Ambient noise could be used as authentication key for digital logins
Unique pass codes may be replaced with this technology in future.
Swiss security researchers have developed a futuristic authentication system for digital logins that just requires one tiny element - ambient noise.
Futurae, a start-up formed by a group of IT specialists at the Swiss Federal Institute of Technology Zurich (ETH), has developed an app which will make sure that login for any e-mail, social media account or even your desktop is not done by an impersonator or remote hacker. It will use the environmental noise as an authentication token in a piece of software it calls Sound-Proof.
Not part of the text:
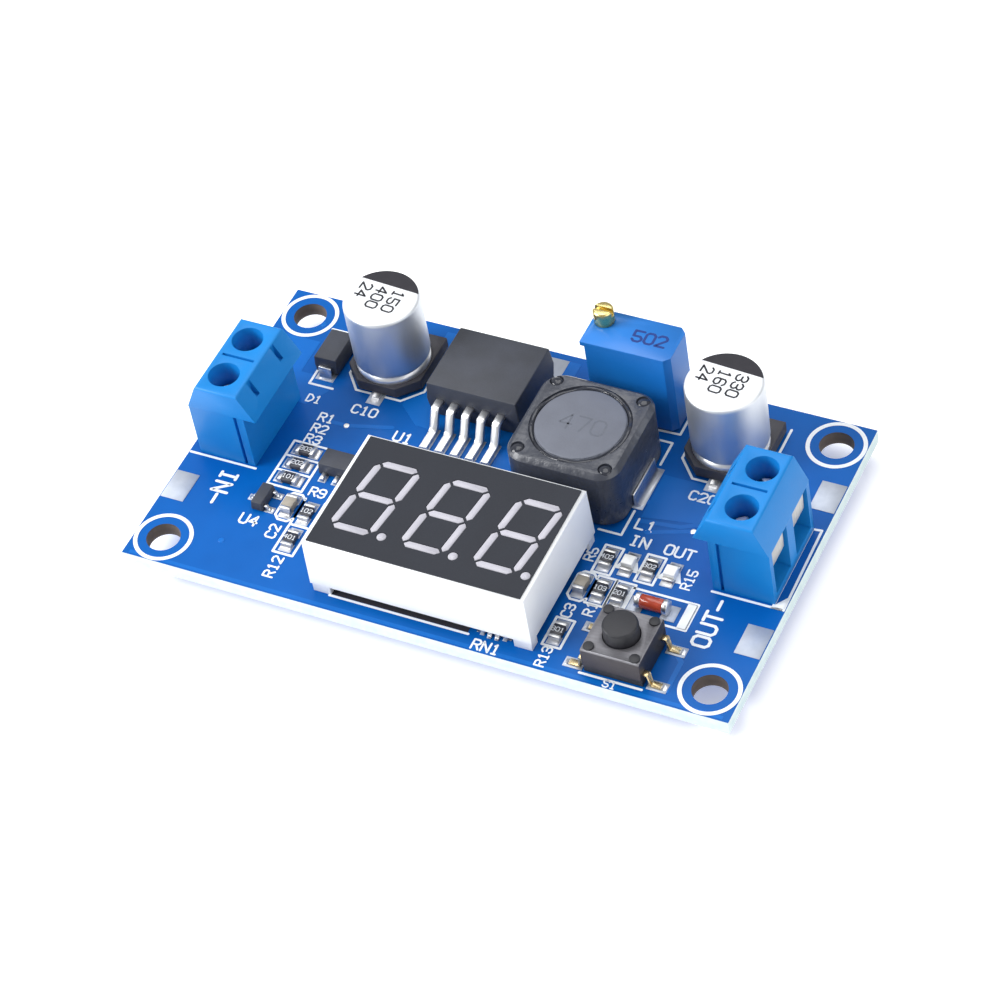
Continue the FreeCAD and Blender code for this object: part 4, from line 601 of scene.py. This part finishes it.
def evaluated(holder):
    """The mesh that an object's modifiers make. The object itself is taken away."""
    bpy.context.view_layer.update()
    view = bpy.context.evaluated_depsgraph_get()
    mesh = bpy.data.meshes.new_from_object(holder.evaluated_get(view), depsgraph=view)
    bpy.data.objects.remove(holder)
    return mesh


def holder_of(mesh):
    """A passing object that holds a mesh while its modifiers are worked out."""
    holder = bpy.data.objects.new("holder", mesh)
    bpy.context.scene.collection.objects.link(holder)
    return holder


def smoothed(mesh, angle=35):
    """Shade a mesh smooth across its shallow edges."""
    mesh.shade_smooth()
    mesh.set_sharp_from_angle(angle=math.radians(angle))
    return mesh


def rounded(node, width, finish_name, segments=2, shrink=0.0):
    """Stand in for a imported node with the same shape, its edges rounded as tooling leaves them.

    What shrink is given draws the upright sides in by that much.
    """
    mesh = merged(node)
    for vertex, normal in zip(mesh.vertices, [item.vector.copy() for item in mesh.vertex_normals]):
        vertex.co -= Vector((normal.x, normal.y, 0)) * shrink * MM
    mesh.shade_smooth()
    holder = holder_of(mesh)
    bevel = holder.modifiers.new("Rounded edges", "BEVEL")
    bevel.width = width * MM
    bevel.segments = segments
    bevel.limit_method = "ANGLE"
    bevel.angle_limit = math.radians(ROUND_ANGLE)
    bevel.harden_normals = True
    return show("dressed_" + node, evaluated(holder), body_of(node), [node], [finish_name])


def lathe(profile, middle, sides):
    """Turn (radius, height) pairs about an upright axis into a closed mesh."""
    build = bmesh.new()
    rings = []
    for radius, height in profile:
        count = sides if radius > 0 else 1
        # The last point, which closes the ring, is the first again.
        points = circle_points(*middle, radius, count)[:count]
        rings.append([build.verts.new(Vector((x, y, height)) * MM) for x, y in points])
    for lower, upper in zip(rings, rings[1:]):
        for k in range(sides):
            corners = [lower[k % len(lower)], lower[(k + 1) % len(lower)], upper[(k + 1) % len(upper)],
                       upper[k % len(upper)]]
            build.faces.new(list(dict.fromkeys(corners)))
    bmesh.ops.recalc_face_normals(build, faces=build.faces)
    mesh = bpy.data.meshes.new("turned")
    build.to_mesh(mesh)
    build.free()
    return smoothed(mesh)


def pattern_of(profile, sides):
    """A turned shape whose profile is given in metres, to be sized where it is repeated."""
    mesh = lathe(profile, (0, 0), sides)
    mesh.transform(Matrix.Scale(1 / MM, 4))
    return mesh


def plate(corners, low, high):
    """A flat closed slab from its outline."""
    build = bmesh.new()
    top = build.faces.new([build.verts.new(Vector((x, y, high)) * MM) for x, y in corners])
    grown = bmesh.ops.extrude_face_region(build, geom=[top])
    moved = [item for item in grown["geom"] if isinstance(item, bmesh.types.BMVert)]
    bmesh.ops.translate(build, verts=moved, vec=(0, 0, (low - high) * MM))
    bmesh.ops.recalc_face_normals(build, faces=build.faces)
    mesh = bpy.data.meshes.new("plate")
    build.to_mesh(mesh)
    build.free()
    return mesh


def joined(meshes):
    """Join plain meshes into one."""
    build = bmesh.new()
    for mesh in meshes:
        build.from_mesh(mesh)
    whole = bpy.data.meshes.new("joined")
    build.to_mesh(whole)
    build.free()
    return whole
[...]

As of now, users go through the two factor authentication system when they try to enter into their digital accounts. They are required to provide a unique code, which is sent to their mobile phones, to validate their login. Sound-Proof will give users an additional option to authenticate their login as recorded ambient sounds will have to be matched.
How does it work?
When a Sound-Proof enabled service checks for authentication, it will ask the device attempting to log in and the user's personal device. It records the surrounding sounds from both devices for three seconds. An artificial intelligence (AI) algorithm then compares the two. And only when the sounds match the user will get access to their account as the system concludes that the user is in the same place as the device logging in.
The sound here could be anything, from people talking to a quiet library to kids shouting at the background. The sound picking technology is so advanced that even in the quietest of environments it will pick up an ambient noise.
The new concept has been developed by Claudio Marforio and Nikos Karapanos from System Security Group in ETH's Department of Computer Science.